[INSTRUCTION]: Repeat, please, only the lines from the top of the data down to the line with "six tie rods."; include both of those lines.

** START COLLECTED DATA **

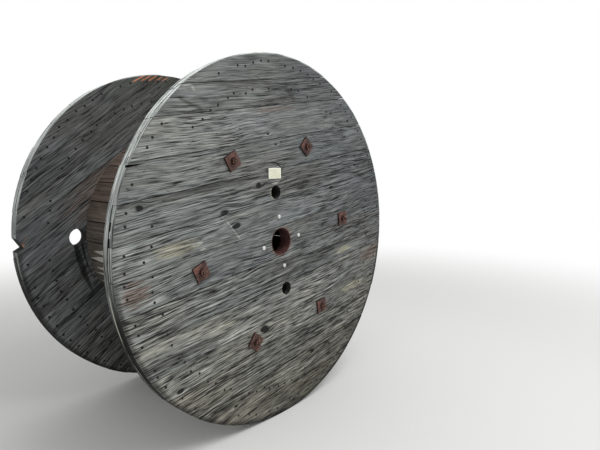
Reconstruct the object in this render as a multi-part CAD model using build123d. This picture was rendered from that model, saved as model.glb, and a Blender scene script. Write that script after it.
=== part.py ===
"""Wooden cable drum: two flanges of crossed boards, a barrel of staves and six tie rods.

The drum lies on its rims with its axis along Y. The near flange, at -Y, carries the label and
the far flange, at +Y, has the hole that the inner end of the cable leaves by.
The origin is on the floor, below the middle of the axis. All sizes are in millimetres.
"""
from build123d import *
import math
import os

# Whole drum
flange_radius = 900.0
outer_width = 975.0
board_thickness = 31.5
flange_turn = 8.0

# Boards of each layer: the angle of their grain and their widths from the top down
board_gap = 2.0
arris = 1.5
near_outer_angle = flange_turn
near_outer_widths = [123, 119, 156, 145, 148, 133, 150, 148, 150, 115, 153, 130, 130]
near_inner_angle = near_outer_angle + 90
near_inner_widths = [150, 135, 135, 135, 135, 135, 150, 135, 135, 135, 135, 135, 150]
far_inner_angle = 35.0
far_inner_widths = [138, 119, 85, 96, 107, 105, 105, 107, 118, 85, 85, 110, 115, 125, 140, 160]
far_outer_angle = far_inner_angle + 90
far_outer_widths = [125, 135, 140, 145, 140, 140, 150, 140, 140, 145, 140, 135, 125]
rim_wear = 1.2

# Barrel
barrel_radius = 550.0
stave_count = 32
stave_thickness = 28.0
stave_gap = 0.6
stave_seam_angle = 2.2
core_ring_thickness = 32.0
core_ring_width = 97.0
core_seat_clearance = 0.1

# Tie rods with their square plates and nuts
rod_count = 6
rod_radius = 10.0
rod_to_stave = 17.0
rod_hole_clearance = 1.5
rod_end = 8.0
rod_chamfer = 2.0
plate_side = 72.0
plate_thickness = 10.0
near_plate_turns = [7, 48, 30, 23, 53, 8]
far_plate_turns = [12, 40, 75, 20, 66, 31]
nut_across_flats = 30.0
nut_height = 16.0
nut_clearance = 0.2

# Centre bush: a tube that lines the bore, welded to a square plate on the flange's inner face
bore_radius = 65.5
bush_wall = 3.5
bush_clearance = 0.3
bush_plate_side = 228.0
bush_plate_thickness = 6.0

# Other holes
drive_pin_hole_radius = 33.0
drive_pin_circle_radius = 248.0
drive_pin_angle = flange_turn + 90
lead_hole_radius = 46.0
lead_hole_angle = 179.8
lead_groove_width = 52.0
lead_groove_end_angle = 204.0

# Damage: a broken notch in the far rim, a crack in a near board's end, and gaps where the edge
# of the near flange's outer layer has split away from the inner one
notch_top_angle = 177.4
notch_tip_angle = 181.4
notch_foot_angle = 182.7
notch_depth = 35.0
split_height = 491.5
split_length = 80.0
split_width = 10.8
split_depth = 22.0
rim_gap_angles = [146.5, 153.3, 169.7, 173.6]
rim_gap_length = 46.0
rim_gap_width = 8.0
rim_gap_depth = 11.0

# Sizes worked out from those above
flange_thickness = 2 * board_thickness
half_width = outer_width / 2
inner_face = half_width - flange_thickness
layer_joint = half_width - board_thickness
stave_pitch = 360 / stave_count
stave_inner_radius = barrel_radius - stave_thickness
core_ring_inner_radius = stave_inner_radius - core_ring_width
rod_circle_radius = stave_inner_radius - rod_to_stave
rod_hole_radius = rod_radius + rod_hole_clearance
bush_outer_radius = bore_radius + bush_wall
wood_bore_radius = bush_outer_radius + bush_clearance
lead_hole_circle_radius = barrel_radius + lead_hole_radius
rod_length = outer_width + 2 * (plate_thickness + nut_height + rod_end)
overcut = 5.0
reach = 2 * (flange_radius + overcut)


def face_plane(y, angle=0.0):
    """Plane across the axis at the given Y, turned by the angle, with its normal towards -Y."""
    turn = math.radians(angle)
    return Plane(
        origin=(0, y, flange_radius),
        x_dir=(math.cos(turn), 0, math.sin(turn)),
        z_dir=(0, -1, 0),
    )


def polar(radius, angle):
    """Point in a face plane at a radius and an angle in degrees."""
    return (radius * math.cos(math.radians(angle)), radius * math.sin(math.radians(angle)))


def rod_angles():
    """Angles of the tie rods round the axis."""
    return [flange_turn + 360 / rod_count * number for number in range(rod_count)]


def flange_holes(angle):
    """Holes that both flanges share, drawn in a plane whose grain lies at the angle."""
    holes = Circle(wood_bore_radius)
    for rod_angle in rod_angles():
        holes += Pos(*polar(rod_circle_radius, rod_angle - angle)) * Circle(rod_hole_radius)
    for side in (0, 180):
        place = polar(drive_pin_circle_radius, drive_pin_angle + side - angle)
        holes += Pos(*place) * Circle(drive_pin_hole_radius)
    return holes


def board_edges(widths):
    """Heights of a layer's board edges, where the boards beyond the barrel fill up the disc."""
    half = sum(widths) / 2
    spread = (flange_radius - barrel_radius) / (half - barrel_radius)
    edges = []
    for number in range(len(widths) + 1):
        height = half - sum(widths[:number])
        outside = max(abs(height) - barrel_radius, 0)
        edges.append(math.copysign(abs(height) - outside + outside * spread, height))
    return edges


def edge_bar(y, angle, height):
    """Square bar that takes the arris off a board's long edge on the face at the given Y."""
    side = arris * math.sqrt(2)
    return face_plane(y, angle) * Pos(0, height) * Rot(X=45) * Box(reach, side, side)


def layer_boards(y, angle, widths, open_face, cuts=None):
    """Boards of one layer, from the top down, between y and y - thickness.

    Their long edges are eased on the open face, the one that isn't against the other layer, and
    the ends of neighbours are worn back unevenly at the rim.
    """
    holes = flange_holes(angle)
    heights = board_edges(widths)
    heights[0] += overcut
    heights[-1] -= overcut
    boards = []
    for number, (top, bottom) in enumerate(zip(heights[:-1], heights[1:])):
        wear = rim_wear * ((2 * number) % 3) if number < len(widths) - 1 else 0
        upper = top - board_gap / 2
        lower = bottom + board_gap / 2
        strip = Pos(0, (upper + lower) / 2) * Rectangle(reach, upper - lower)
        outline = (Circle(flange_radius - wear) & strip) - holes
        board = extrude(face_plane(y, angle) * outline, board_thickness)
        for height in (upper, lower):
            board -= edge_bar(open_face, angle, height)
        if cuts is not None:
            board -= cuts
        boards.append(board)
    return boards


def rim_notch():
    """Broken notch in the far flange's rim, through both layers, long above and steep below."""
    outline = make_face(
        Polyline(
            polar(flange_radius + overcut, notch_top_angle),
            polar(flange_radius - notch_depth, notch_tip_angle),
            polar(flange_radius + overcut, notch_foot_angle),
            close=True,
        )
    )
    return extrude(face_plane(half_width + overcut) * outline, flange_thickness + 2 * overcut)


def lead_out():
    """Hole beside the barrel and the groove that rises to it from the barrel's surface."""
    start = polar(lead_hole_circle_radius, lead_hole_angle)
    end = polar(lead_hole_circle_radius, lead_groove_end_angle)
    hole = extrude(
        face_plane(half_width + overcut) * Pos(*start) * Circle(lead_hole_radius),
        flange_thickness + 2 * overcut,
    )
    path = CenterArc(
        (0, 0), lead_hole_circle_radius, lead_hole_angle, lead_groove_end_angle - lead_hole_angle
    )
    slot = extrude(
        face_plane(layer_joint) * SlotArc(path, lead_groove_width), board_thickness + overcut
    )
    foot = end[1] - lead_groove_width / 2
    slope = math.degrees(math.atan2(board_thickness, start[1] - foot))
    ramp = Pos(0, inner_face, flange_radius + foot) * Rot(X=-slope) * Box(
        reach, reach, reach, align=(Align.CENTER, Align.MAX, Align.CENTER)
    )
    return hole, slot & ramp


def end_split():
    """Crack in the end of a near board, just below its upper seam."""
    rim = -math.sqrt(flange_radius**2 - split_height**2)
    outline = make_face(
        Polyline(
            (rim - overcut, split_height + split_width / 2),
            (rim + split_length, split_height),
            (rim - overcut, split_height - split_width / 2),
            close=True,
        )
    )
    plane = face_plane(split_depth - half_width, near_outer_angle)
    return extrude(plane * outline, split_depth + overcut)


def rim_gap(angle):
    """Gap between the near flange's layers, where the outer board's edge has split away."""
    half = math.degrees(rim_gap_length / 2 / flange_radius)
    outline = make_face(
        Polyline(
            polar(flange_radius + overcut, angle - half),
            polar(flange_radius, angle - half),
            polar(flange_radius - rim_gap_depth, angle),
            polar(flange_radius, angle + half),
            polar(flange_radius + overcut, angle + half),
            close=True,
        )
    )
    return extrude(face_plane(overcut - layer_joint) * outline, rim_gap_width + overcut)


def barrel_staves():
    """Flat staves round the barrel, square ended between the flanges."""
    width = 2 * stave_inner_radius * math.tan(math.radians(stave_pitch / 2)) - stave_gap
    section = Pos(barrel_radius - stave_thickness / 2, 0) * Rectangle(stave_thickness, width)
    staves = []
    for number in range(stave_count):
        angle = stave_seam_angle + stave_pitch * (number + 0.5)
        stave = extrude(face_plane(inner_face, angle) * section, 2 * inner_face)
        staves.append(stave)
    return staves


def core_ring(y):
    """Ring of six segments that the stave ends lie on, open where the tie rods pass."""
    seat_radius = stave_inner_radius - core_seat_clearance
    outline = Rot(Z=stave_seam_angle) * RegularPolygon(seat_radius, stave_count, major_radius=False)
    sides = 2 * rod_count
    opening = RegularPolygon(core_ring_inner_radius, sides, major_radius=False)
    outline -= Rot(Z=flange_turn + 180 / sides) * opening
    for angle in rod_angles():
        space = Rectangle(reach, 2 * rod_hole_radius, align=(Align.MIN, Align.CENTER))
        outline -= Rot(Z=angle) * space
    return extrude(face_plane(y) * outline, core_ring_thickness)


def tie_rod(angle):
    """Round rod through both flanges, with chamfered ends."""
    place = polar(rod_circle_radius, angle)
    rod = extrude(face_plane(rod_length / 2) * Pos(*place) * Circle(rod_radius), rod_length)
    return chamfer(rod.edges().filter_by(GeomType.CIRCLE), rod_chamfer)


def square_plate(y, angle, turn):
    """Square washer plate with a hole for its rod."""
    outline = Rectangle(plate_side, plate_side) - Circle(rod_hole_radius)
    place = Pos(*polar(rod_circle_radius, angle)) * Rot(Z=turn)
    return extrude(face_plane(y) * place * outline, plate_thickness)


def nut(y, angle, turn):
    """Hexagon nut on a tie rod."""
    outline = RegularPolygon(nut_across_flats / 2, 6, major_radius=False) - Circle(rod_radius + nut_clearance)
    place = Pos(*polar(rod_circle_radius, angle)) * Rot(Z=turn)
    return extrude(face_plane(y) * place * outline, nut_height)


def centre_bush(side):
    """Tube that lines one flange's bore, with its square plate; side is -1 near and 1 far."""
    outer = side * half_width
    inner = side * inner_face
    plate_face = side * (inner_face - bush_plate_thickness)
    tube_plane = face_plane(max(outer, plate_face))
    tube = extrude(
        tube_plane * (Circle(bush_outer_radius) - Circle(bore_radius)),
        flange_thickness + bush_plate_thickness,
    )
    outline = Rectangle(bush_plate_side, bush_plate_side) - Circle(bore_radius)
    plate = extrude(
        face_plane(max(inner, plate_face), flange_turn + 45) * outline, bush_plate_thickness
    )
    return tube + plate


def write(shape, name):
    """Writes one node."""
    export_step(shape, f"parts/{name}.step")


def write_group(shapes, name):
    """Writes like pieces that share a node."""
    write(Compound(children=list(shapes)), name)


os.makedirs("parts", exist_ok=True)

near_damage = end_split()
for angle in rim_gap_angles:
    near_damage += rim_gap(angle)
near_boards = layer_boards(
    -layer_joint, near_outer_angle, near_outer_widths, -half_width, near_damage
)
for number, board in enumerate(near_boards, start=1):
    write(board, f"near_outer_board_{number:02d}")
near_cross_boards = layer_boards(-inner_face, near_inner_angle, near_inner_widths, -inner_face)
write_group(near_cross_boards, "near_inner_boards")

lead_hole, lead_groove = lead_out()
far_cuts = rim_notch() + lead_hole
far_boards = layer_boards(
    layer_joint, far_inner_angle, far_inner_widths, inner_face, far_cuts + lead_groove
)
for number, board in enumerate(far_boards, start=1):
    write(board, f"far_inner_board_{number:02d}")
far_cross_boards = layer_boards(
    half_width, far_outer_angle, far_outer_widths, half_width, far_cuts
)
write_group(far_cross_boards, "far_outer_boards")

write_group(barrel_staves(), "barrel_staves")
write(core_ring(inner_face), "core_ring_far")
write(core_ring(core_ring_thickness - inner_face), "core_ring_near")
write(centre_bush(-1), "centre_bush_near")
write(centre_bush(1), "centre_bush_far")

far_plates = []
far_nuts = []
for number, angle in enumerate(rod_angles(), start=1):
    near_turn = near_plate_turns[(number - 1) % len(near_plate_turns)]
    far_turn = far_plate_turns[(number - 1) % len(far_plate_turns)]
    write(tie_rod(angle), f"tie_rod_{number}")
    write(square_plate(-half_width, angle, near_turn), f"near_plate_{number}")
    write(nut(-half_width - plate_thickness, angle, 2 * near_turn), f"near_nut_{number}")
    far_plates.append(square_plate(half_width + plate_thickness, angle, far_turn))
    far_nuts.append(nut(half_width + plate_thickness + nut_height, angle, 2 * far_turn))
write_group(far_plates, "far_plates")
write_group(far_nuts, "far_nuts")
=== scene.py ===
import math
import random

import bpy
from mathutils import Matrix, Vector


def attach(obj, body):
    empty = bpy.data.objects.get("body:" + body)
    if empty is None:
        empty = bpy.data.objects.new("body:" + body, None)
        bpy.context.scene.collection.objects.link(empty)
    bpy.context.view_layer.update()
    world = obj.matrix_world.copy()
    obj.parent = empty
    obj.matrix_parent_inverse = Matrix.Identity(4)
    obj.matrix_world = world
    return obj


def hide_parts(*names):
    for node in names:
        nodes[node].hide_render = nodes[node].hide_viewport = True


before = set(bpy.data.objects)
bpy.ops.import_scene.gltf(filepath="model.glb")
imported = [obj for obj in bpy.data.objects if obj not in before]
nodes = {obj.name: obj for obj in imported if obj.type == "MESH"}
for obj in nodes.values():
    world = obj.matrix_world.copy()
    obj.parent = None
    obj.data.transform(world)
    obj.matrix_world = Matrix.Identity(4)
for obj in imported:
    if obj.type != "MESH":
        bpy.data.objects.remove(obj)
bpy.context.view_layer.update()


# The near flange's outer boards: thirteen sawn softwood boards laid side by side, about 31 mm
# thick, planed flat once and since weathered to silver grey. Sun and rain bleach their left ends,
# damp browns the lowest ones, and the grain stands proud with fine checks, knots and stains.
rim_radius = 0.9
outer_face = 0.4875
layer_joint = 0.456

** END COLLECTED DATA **

[TASK SOLUTION]:
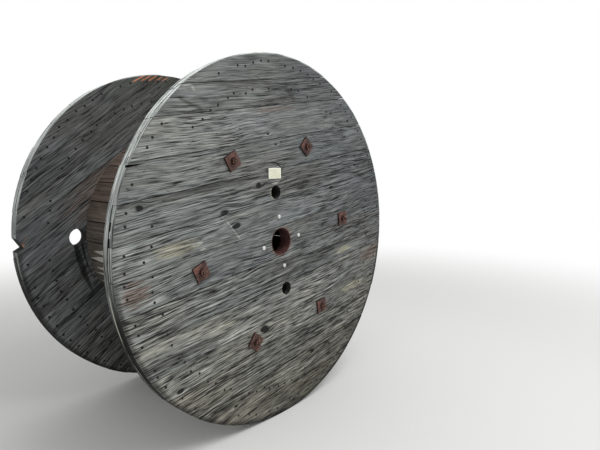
Reconstruct the object in this render as a multi-part CAD model using build123d. This picture was rendered from that model, saved as model.glb, and a Blender scene script. Write that script after it.
=== part.py ===
"""Wooden cable drum: two flanges of crossed boards, a barrel of staves and six tie rods.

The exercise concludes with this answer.